[Entries with model source code]
↓↓↓
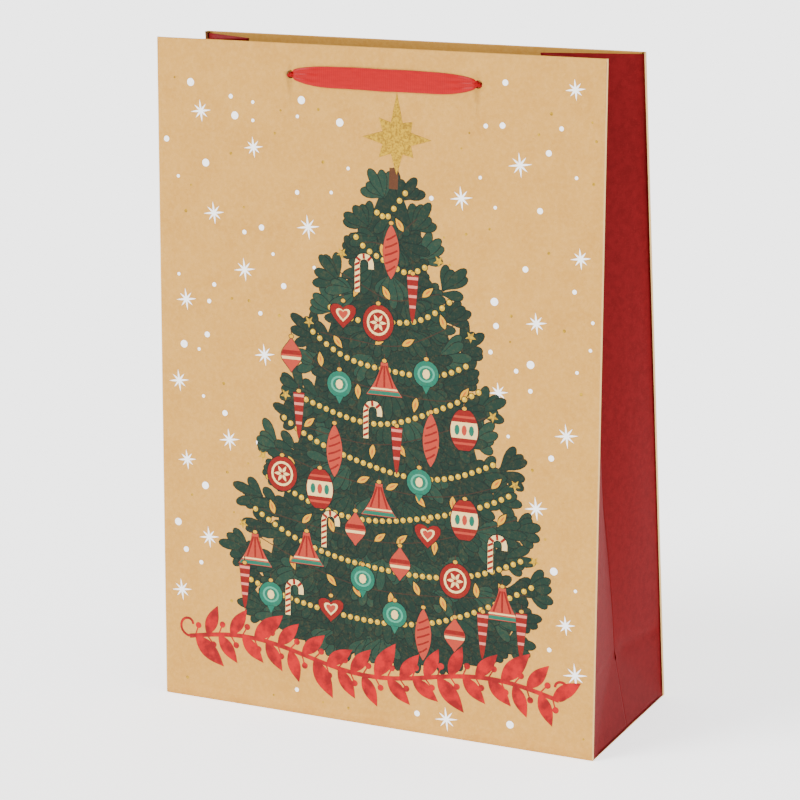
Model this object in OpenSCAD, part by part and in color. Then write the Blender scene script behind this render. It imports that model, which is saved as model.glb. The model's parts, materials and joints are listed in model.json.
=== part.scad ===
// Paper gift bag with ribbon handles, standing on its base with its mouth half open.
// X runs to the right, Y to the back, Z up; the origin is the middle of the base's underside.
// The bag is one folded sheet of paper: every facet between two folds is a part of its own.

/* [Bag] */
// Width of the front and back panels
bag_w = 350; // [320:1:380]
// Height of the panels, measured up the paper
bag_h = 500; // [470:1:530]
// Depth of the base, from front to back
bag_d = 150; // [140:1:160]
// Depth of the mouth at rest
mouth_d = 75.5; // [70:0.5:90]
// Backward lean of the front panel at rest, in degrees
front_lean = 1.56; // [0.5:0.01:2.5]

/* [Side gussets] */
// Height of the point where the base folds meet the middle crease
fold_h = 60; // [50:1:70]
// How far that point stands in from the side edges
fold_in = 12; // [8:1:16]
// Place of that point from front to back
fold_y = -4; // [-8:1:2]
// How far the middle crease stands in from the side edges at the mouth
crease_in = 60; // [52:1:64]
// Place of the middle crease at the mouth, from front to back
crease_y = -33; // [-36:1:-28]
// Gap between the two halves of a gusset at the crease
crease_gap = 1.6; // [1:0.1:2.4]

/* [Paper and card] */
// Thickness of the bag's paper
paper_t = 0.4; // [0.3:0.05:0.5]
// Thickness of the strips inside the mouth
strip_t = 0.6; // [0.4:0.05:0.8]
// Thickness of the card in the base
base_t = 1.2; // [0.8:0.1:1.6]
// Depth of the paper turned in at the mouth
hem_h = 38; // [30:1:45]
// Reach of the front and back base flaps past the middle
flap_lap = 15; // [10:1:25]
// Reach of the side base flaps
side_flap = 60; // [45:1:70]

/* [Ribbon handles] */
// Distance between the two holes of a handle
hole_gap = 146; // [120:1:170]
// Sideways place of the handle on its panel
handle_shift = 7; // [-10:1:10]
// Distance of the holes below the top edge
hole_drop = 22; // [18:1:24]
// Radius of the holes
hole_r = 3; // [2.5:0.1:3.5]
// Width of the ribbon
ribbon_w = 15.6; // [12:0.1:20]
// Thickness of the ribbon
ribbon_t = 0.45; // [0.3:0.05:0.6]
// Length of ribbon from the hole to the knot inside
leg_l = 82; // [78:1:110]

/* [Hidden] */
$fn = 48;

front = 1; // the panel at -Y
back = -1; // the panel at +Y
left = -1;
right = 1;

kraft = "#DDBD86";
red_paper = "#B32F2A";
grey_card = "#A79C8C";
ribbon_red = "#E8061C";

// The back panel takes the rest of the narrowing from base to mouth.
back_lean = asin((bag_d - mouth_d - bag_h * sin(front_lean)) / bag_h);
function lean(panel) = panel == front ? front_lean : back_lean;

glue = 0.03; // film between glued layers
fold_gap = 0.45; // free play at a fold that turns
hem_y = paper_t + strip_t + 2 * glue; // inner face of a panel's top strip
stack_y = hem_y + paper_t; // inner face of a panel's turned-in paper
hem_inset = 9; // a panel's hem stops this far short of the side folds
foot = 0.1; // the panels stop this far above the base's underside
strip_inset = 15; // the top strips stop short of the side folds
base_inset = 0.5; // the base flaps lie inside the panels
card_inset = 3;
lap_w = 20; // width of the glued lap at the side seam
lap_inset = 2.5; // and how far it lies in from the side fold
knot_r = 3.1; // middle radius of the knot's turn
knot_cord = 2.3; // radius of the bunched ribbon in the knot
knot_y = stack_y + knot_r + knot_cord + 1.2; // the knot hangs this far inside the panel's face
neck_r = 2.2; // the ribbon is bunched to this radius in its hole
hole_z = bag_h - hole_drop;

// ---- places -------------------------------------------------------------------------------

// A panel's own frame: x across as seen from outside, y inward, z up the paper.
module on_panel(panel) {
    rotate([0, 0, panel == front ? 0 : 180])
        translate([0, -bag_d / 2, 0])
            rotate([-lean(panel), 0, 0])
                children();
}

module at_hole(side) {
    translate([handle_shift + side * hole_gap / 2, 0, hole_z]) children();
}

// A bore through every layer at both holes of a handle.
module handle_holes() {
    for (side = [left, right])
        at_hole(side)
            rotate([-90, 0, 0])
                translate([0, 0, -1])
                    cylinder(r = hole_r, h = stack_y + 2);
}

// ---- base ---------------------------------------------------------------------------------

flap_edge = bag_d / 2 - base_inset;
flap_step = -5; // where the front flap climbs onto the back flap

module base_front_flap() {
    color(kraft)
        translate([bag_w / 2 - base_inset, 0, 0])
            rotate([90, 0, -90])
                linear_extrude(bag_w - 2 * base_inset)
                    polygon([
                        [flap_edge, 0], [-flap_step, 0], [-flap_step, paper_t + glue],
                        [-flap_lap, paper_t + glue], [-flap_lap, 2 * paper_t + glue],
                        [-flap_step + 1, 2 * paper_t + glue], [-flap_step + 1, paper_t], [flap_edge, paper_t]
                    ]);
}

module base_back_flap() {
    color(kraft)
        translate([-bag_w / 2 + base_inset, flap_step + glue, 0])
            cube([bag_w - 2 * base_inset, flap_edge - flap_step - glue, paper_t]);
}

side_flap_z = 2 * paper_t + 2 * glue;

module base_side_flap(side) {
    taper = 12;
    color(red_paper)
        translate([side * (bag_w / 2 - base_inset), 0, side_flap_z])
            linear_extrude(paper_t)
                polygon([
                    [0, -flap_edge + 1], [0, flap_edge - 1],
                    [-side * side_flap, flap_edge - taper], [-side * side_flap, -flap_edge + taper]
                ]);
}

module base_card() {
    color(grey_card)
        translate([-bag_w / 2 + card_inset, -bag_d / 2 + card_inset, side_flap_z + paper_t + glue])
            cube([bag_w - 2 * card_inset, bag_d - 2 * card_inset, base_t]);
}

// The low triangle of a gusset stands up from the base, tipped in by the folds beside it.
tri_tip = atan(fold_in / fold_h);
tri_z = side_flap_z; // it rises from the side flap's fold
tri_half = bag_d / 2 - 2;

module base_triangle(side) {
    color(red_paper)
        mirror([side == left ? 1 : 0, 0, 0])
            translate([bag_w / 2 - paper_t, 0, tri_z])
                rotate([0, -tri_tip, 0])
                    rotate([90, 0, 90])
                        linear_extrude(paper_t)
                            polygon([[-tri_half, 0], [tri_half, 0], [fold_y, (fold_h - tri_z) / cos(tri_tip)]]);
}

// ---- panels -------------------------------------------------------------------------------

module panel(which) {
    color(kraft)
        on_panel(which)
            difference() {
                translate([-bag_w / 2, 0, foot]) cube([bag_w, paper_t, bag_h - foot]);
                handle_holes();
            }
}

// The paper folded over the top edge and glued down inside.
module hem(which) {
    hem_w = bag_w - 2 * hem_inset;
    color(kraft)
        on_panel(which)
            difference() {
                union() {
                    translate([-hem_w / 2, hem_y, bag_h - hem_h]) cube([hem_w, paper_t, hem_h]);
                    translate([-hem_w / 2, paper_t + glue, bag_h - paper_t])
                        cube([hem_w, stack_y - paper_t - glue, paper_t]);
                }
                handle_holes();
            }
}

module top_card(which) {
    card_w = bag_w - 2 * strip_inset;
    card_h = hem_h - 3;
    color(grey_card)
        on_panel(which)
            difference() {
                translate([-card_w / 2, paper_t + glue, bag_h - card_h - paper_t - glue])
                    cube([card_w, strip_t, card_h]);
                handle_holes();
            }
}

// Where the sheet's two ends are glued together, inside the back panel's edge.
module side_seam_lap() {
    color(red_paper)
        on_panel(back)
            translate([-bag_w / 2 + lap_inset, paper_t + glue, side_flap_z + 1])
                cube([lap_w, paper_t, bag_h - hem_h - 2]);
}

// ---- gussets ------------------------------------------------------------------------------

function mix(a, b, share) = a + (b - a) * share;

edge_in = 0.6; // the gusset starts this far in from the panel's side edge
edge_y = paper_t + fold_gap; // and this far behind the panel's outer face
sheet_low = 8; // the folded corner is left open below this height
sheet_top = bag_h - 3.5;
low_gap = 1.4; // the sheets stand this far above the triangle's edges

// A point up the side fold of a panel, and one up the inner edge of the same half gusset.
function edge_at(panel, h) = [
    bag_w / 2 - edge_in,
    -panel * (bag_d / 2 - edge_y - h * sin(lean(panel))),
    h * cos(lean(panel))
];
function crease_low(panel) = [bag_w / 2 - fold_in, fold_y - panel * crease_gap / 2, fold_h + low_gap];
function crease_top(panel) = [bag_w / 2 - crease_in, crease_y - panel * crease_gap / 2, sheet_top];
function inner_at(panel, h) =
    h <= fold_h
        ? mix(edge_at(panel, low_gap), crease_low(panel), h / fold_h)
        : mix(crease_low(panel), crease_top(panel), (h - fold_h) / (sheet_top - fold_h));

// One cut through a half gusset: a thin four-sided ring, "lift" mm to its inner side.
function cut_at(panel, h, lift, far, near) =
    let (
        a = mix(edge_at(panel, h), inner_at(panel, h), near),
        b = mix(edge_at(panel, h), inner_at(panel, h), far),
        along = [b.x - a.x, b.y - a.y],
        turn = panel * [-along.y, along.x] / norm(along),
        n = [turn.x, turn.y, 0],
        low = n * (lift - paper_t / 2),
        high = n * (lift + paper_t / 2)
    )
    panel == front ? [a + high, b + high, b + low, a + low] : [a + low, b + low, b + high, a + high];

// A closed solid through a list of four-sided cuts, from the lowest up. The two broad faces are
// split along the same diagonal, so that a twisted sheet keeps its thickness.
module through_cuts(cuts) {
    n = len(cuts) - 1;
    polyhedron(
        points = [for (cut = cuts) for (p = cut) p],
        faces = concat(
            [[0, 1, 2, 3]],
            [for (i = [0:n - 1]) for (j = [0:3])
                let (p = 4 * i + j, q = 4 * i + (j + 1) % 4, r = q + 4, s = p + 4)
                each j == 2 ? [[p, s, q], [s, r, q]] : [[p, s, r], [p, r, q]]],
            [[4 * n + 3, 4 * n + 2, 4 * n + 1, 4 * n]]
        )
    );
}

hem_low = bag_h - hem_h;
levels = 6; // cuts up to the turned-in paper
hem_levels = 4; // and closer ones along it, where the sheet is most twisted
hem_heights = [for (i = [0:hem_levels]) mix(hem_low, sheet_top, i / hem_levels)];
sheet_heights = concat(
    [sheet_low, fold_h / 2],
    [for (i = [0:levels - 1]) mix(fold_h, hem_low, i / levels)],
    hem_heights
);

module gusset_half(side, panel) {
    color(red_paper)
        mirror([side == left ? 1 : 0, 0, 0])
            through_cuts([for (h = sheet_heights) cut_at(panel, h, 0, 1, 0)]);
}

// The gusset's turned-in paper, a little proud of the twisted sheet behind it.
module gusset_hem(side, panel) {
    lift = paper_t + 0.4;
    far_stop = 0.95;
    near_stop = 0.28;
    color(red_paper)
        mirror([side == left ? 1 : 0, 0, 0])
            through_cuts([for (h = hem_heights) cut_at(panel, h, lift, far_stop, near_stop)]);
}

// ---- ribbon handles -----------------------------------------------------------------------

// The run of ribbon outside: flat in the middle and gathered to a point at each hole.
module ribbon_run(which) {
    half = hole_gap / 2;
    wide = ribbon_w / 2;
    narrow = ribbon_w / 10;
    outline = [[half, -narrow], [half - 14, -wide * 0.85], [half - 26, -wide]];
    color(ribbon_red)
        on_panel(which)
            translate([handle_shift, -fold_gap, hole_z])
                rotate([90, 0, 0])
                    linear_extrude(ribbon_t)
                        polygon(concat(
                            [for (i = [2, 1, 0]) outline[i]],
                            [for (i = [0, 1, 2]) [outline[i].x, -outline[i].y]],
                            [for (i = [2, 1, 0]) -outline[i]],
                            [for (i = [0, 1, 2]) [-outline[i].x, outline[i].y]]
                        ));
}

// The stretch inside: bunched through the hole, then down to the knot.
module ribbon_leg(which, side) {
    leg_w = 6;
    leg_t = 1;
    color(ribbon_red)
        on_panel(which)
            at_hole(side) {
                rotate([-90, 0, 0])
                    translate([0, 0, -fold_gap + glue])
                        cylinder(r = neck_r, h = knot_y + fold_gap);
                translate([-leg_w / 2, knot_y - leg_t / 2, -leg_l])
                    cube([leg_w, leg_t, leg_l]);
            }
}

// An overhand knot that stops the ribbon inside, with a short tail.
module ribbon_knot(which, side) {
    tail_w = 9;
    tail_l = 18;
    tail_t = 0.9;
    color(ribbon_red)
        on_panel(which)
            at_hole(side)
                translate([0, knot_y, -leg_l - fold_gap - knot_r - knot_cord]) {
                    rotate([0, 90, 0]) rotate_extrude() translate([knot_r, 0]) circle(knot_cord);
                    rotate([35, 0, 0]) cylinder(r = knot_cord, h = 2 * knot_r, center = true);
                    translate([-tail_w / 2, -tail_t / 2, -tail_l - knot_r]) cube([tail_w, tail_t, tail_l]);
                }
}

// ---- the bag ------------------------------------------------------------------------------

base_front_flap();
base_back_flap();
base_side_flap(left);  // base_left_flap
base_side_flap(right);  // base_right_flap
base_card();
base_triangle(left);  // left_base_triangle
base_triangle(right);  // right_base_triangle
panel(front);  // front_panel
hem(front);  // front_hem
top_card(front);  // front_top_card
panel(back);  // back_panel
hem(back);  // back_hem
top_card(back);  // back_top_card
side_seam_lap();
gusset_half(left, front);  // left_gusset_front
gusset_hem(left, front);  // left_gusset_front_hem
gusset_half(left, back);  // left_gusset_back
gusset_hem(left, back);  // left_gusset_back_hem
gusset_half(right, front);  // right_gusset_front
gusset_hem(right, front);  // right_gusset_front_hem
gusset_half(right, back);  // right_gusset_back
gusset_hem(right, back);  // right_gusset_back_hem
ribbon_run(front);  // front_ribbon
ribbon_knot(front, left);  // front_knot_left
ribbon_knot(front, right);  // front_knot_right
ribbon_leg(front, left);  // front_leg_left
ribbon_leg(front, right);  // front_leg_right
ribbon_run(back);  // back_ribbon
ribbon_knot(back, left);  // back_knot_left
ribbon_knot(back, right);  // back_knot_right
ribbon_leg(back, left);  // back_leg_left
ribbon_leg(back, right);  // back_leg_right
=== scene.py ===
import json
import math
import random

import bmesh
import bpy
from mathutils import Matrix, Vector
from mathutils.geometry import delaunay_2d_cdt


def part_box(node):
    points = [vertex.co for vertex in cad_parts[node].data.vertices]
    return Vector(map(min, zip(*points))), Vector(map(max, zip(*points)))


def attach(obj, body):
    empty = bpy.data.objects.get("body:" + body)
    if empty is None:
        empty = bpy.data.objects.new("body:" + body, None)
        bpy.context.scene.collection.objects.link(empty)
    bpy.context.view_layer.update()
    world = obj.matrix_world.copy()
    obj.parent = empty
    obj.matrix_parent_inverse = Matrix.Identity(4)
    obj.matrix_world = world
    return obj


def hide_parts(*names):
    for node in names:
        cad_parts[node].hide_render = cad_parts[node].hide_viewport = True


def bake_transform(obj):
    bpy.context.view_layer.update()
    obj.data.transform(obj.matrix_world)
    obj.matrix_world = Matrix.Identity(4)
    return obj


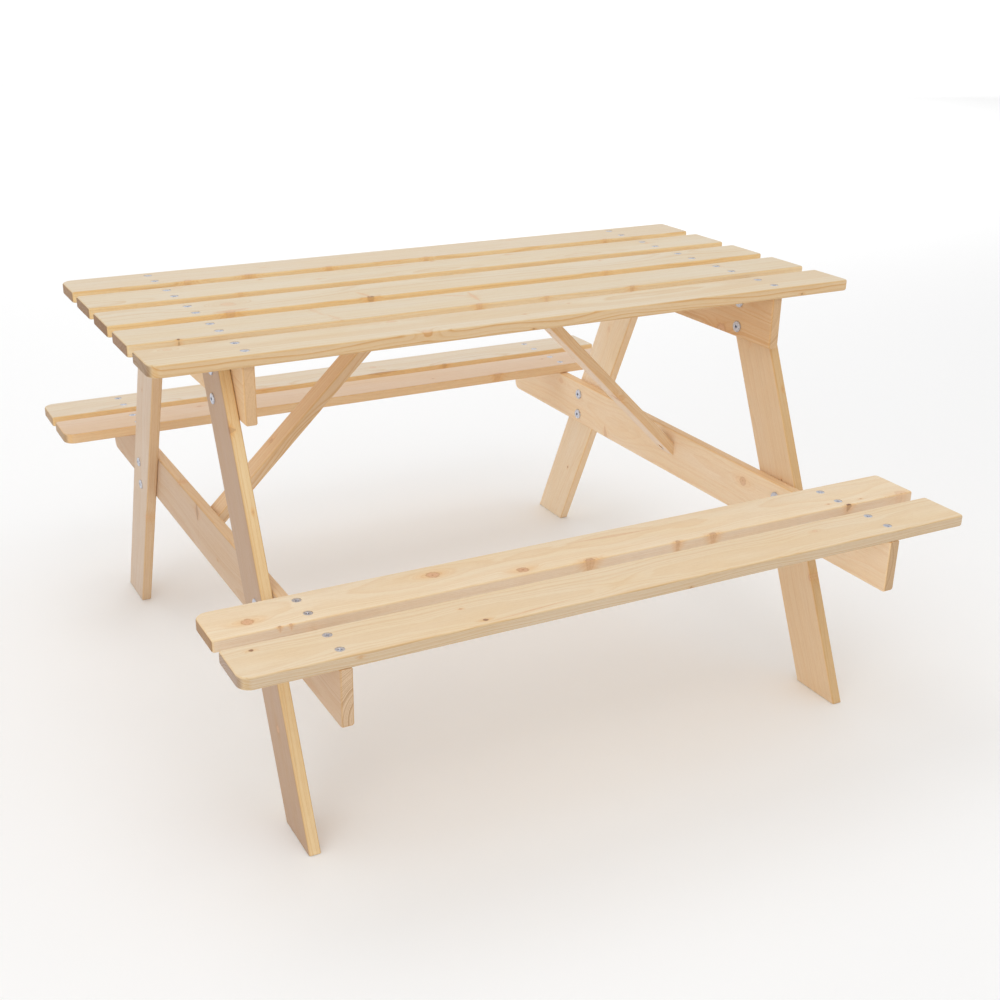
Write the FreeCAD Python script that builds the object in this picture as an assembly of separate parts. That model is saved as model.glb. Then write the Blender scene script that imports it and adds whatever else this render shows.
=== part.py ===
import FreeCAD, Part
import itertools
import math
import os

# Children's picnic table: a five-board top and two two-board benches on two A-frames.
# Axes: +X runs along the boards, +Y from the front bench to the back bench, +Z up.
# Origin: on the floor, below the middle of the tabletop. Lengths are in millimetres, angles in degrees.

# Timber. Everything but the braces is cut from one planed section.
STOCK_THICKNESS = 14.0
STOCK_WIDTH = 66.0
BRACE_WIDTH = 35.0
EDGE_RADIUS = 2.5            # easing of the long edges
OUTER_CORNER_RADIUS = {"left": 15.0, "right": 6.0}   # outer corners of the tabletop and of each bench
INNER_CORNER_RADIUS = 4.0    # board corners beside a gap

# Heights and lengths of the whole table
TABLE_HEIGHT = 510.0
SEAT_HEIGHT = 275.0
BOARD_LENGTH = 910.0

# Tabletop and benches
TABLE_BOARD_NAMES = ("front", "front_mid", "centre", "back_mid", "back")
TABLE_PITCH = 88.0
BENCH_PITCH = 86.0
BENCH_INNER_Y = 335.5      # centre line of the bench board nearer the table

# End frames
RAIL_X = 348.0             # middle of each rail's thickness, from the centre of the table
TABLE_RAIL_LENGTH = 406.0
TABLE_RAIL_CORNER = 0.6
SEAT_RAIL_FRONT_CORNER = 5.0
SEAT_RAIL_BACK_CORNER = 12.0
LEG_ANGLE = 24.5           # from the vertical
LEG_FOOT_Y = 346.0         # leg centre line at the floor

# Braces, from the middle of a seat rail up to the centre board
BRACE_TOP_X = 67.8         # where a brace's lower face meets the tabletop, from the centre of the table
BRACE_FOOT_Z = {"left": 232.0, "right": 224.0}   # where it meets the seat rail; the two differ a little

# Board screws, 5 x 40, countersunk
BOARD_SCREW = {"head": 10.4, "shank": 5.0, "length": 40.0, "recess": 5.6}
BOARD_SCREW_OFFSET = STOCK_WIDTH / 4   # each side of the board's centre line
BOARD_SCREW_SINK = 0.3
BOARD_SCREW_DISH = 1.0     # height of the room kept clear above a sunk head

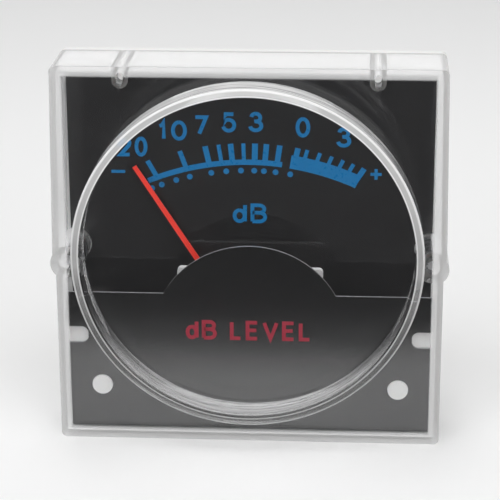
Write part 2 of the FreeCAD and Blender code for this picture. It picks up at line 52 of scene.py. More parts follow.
↑↑↑
▶ [Task to complete]: Exactly repeat the lines running from the top of the listing to the line bearing "crease_gap = 1.6; // [1:0.1:2.4]", both of those lines included, and only them.

▶ [Finished exercise]:
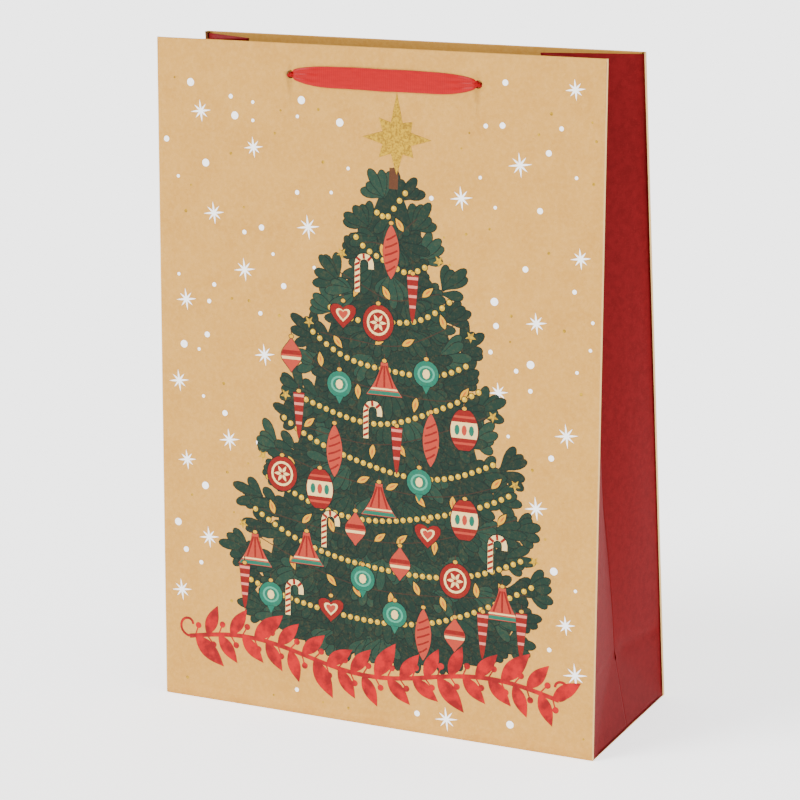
Model this object in OpenSCAD, part by part and in color. Then write the Blender scene script behind this render. It imports that model, which is saved as model.glb. The model's parts, materials and joints are listed in model.json.
=== part.scad ===
// Paper gift bag with ribbon handles, standing on its base with its mouth half open.
// X runs to the right, Y to the back, Z up; the origin is the middle of the base's underside.
// The bag is one folded sheet of paper: every facet between two folds is a part of its own.

/* [Bag] */
// Width of the front and back panels
bag_w = 350; // [320:1:380]
// Height of the panels, measured up the paper
bag_h = 500; // [470:1:530]
// Depth of the base, from front to back
bag_d = 150; // [140:1:160]
// Depth of the mouth at rest
mouth_d = 75.5; // [70:0.5:90]
// Backward lean of the front panel at rest, in degrees
front_lean = 1.56; // [0.5:0.01:2.5]

/* [Side gussets] */
// Height of the point where the base folds meet the middle crease
fold_h = 60; // [50:1:70]
// How far that point stands in from the side edges
fold_in = 12; // [8:1:16]
// Place of that point from front to back
fold_y = -4; // [-8:1:2]
// How far the middle crease stands in from the side edges at the mouth
crease_in = 60; // [52:1:64]
// Place of the middle crease at the mouth, from front to back
crease_y = -33; // [-36:1:-28]
// Gap between the two halves of a gusset at the crease
crease_gap = 1.6; // [1:0.1:2.4]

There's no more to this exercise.